We moved; finally bought our own home instead of renting and over paying each month. The prices are amazing right now since most of the homes are foreclosed or in the pre-foreclosure phase. I do feel a little sorry for the homeowners who got duped into ARM loans, but it just goes to prove "if something sounds too good to be true... it probably is."

We had been renting for the past two years, and were quite happy doing so. Sadly due to a chain of events we were actually being evicted.

1. We have incredibly smart children.
2. Incredibly smart children like to experiment with science.
3. Mad Science.
4. I deal with a series of plumbing issues I think have to do with paper in the toilet and/or possibly the tub in the children's bathroom.
5. I call property manager to have someone sent over to investigate.
6. Property Manager/real estate agent sends husband instead of a professional.
7. Upon snaking the toilet in the children's bathroom, Manager's Hubby finds a science experiment gone horribly wrong.
8. Experiment has the head of Barbie, body of a squeaky dog, and Bioncle arms...
9. Real-estate-hubby is not impressed and uses a string of colorful words
10. thus exciting one three-legged dog (Seven likes to protect the ears of the innocent)
11. Which we were not suppose to have in the terms of our lease
12. Ta Da!!! Eviction Notice!

It's not all a bad thing really. We bought a house, bigger than what we were renting, for about $500 less a month. Holy Crap, right?
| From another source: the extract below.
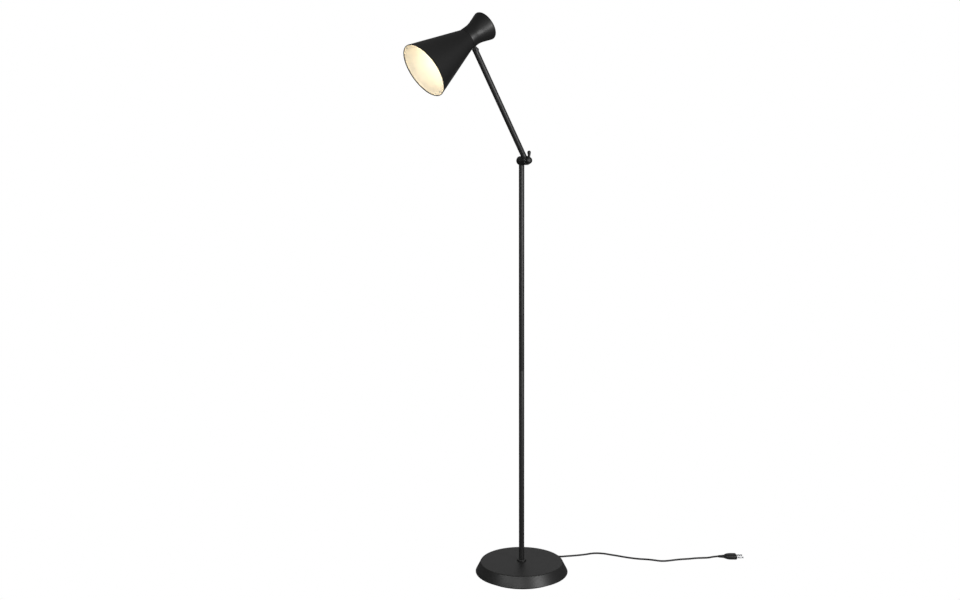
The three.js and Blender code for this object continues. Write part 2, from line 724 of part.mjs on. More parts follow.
function switchBody() {
  const faceZ = REAR_CAP_Z - GAP;
  const bushZ = REAR_Z + 1.5;
  const bore = BUTTON_R + 0.4;
  return revolve(
    [
      [0, SWITCH_Z],
      [SWITCH_R, SWITCH_Z],
      [SWITCH_R, faceZ],
      [SWITCH_BUSH_R, faceZ],
      [SWITCH_BUSH_R, bushZ],
      [bore, bushZ],
      [bore, SWITCH_Z + 6.5],
      [0, SWITCH_Z + 6.5],
    ],
    SIDES,
  );
}

function switchButton() {
  const edge = arc(BUTTON_R - BUTTON_EDGE_R, BUTTON_TIP_Z - BUTTON_EDGE_R, BUTTON_EDGE_R, 0, 90, 4);
  return revolve([[0, BUTTON_FOOT_Z], [BUTTON_R, BUTTON_FOOT_Z], ...edge, [0, BUTTON_TIP_Z]]);
}

add(shade, 'head_bracket', headBracket(), steel);
add(shade, 'shade_cone', shadeCone(), satinBlack);
add(shade, 'rear_shell', rearShell(), satinBlack);
add(shade, 'rear_cap', rearCap(), satinBlack);
add(shade, 'lamp_holder', lampHolder(), blackPlastic);
add(
  shade,
  'holder_ring',
  tube(HOLDER_RING_R, HOLDER_R + GAP, HOLDER_Z - 0.7, CONE_LENGTH - SHADE_WALL - GAP),
  blackPlastic,
);
add(shade, 'bulb_cap', bulbCap(), steel);
add(shade, 'bulb_globe', bulbGlobe(), opalGlass);
add(shade, 'switch_body', switchBody(), blackPlastic);
const switchNutZ = REAR_CAP_Z + SHADE_WALL + GAP;
add(
  shade,
  'switch_nut',
  hexagon(SWITCH_NUT_CORNER_R, SWITCH_BUSH_R + GAP, switchNutZ, switchNutZ + SWITCH_NUT_THICKNESS),
  steel,
);
add(shade, 'switch_button', switchButton(), blackPlastic);

// ---------------------------------------------------------------------------
// Mains cord
// ---------------------------------------------------------------------------

function stadium(halfRun, radius) {
  const outline = new THREE.Shape();
  outline.absarc(halfRun, 0, radius, -Math.PI / 2, Math.PI / 2);
  outline.absarc(-halfRun, 0, radius, Math.PI / 2, (3 * Math.PI) / 2);
  return outline;
}

function cordHank() {
  const depth = HANK_TOP_Z - HANK_Z;
  const outline = stadium(HANK_HALF_RUN, HANK_R);
  return tidy(new THREE.ExtrudeGeometry(outline, { depth, curveSegments: 16, bevelEnabled: false }));
}

function cordTie() {
  const inner = HANK_R + GAP;
  const outer = inner + TIE_THICKNESS;
  const low = HANK_Z - GAP;
  const high = HANK_TOP_Z + GAP;
  return cut(
    block([-TIE_HALF_WIDTH, -outer, low - TIE_THICKNESS], [TIE_HALF_WIDTH, outer, high + TIE_THICKNESS]),
    block([-TIE_HALF_WIDTH - OVER, -inner, low], [TIE_HALF_WIDTH + OVER, inner, high]),
  );
}

function plugBody() {
  const half = PLUG_HALF_WIDTH;
  const end = PLUG_LENGTH;
  const outline = new THREE.Shape();
  outline.moveTo(16, -6);
  outline.lineTo(26, 1.7 - half);
  outline.quadraticCurveTo(30, -half, 34, -half);
  outline.lineTo(end - 1, -half);
  outline.quadraticCurveTo(end, -half, end, 1 - half);
  outline.lineTo(end, half - 1);
  outline.quadraticCurveTo(end, half, end - 1, half);
  outline.lineTo(34, half);
  outline.quadraticCurveTo(30, half, 26, half - 1.7);
  outline.lineTo(16, 6);
  outline.closePath();
  const depth = PLUG_THICKNESS;
  const body = tidy(new THREE.ExtrudeGeometry(outline, { depth, curveSegments: 4, bevelEnabled: false }));
  const boot = revolve([[0, 2 * GAP], [3.3, 2 * GAP], [5.4, 20], [0, 20]], COARSE_SIDES).rotateY(Math.PI / 2);
  return join(body.translate(0, 0, -depth / 2), boot);
}

/** Round plug pin along X with a chamfered end. */
function plugPin() {
  const foot = PLUG_LENGTH + GAP;
  const end = foot + 19;
  const profile = [[0, foot], [PLUG_PIN_R, foot], [PLUG_PIN_R, end - 1.3], [1.2, end], [0, end]];
  return revolve(profile, COARSE_SIDES).rotateY(Math.PI / 2);
}

const cord = new THREE.Group();
cord.rotation.z = CORD_ANGLE;
lamp.add(cord);
const hank = new THREE.Group();
hank.position.set(HANK_X, HANK_Y, 0);
cord.add(hank);
const plug = new THREE.Group();
plug.position.set(...LEAD_OUT.at(-1));
plug.rotation.z = PLUG_ANGLE;
cord.add(plug);

add(cord, 'cord_lead_in', sweep(LEAD_IN, CORD_R, 8, 10), cordRubber);
add(hank, 'cord_hank', cordHank(), cordRubber).position.z = HANK_Z;
add(hank, 'cord_tie', cordTie(), blackPlastic);
add(cord, 'cord_lead_out', sweep(LEAD_OUT, CORD_R, 8, 50), cordRubber);
add(plug, 'plug_body', plugBody(), blackPlastic);
for (const [letter, side] of [['a', -1], ['b', 1]]) {
  add(plug, `plug_pin_${letter}`, plugPin().translate(0, (side * PIN_SPACING) / 2, 0), steel);
}

export default lamp;
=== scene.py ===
"""Adjustable arm floor lamp: the visible pieces, their materials, the lights and the camera.

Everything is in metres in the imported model's frame: +Z up, the foot's underside at Z = 0 on the
pole's axis, the arm and shade leaning towards -X, every tilt axis along Y. Profiles are written in
millimetres.
"""

import json
import math

import bmesh
import bpy
from mathutils import Matrix, Vector


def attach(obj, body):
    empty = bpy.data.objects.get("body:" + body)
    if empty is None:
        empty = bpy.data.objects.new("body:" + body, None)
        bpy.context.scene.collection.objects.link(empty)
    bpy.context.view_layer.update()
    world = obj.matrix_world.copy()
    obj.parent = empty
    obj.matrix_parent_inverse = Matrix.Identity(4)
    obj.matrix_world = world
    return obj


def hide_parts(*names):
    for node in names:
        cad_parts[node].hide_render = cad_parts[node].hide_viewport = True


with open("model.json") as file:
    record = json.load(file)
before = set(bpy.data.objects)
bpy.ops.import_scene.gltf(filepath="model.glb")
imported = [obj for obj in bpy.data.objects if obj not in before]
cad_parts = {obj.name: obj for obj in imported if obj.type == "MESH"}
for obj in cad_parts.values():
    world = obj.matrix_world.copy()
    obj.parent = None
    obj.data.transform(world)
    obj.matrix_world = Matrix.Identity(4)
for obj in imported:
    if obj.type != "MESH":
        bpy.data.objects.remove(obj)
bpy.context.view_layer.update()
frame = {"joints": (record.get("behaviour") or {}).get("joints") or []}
JOINTS = {joint["name"]: joint for joint in frame["joints"]}

MM = 0.001
GAP = 0.3

# Turn of the cord's layout on the floor, about the pole
CORD_TURN = Matrix.Rotation(math.radians(-33.33), 4, "Z")


# ---------------------------------------------------------------------------
# Camera
# ---------------------------------------------------------------------------


def add_camera():
    """Eye-level camera in front of the lamp, turned a little to the left and tipped a little down."""
    distance, height = 2.7934, 1.0858
    pitch, yaw, roll = 0.1162, -0.0397, -0.0045
    ahead = Vector((math.sin(yaw), math.cos(yaw), 0))
    across = Vector((math.cos(yaw), -math.sin(yaw), 0))
    up = Vector((0, 0, 1))
    look = ahead * math.cos(pitch) - up * math.sin(pitch)
    top = ahead * math.sin(pitch) + up * math.cos(pitch)
    right = across * math.cos(roll) + top * math.sin(roll)
    crown = top * math.cos(roll) - across * math.sin(roll)
    turned = Matrix((right, crown, -look)).transposed().to_4x4()
    data = bpy.data.cameras.new("camera")
    data.sensor_width = 36
    data.lens = 39.52
    camera = bpy.data.objects.new("camera", data)
    camera.matrix_world = CORD_TURN @ Matrix.Translation((0, -distance, height)) @ turned
    bpy.context.scene.collection.objects.link(camera)
    bpy.context.scene.camera = camera


# ---------------------------------------------------------------------------
# Materials
# ---------------------------------------------------------------------------


def new_material(name):
    """Material with a Principled shader, returned with its nodes, its links and the shader."""
    material = bpy.data.materials.new(name)
    material.use_nodes = True
    nodes = material.node_tree.nodes
    nodes.clear()
    shader = nodes.new("ShaderNodeBsdfPrincipled")
    output = nodes.new("ShaderNodeOutputMaterial")
    material.node_tree.links.new(shader.outputs["BSDF"], output.inputs["Surface"])
    return material, nodes, material.node_tree.links, shader


def noise(nodes, links, scale, detail=4, rough=0.55, stretch=None):
    """Noise in object space. Scale is per metre, and stretch lengthens the grain along the axes."""
    where = nodes.new("ShaderNodeTexCoord").outputs["Object"]
    if stretch:
        mapping = nodes.new("ShaderNodeMapping")
        mapping.inputs["Scale"].default_value = stretch
        links.new(where, mapping.inputs["Vector"])
        where = mapping.outputs["Vector"]
    texture = nodes.new("ShaderNodeTexNoise")
    texture.inputs["Scale"].default_value = scale
    texture.inputs["Detail"].default_value = detail
    texture.inputs["Roughness"].default_value = rough
    links.new(where, texture.inputs["Vector"])
    return texture.outputs["Fac"]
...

The mad scientists can perform their experiments outside in our hugeASS backyard, and the doggy poop can sit a day or two before it's scooped (maybe less... if the scientist start getting wise ideas).

THE BEST PART OF MOVING THOUGH HAS TO BE... No Willoughby. Thank you, Thank you,and Thank you!!

There is a woman a couple of houses down that might be a relative. She has the same pinched face and flowery Mumu. Once I am settled and the last box is sent off to recycling, I might brave a meeting... no promises.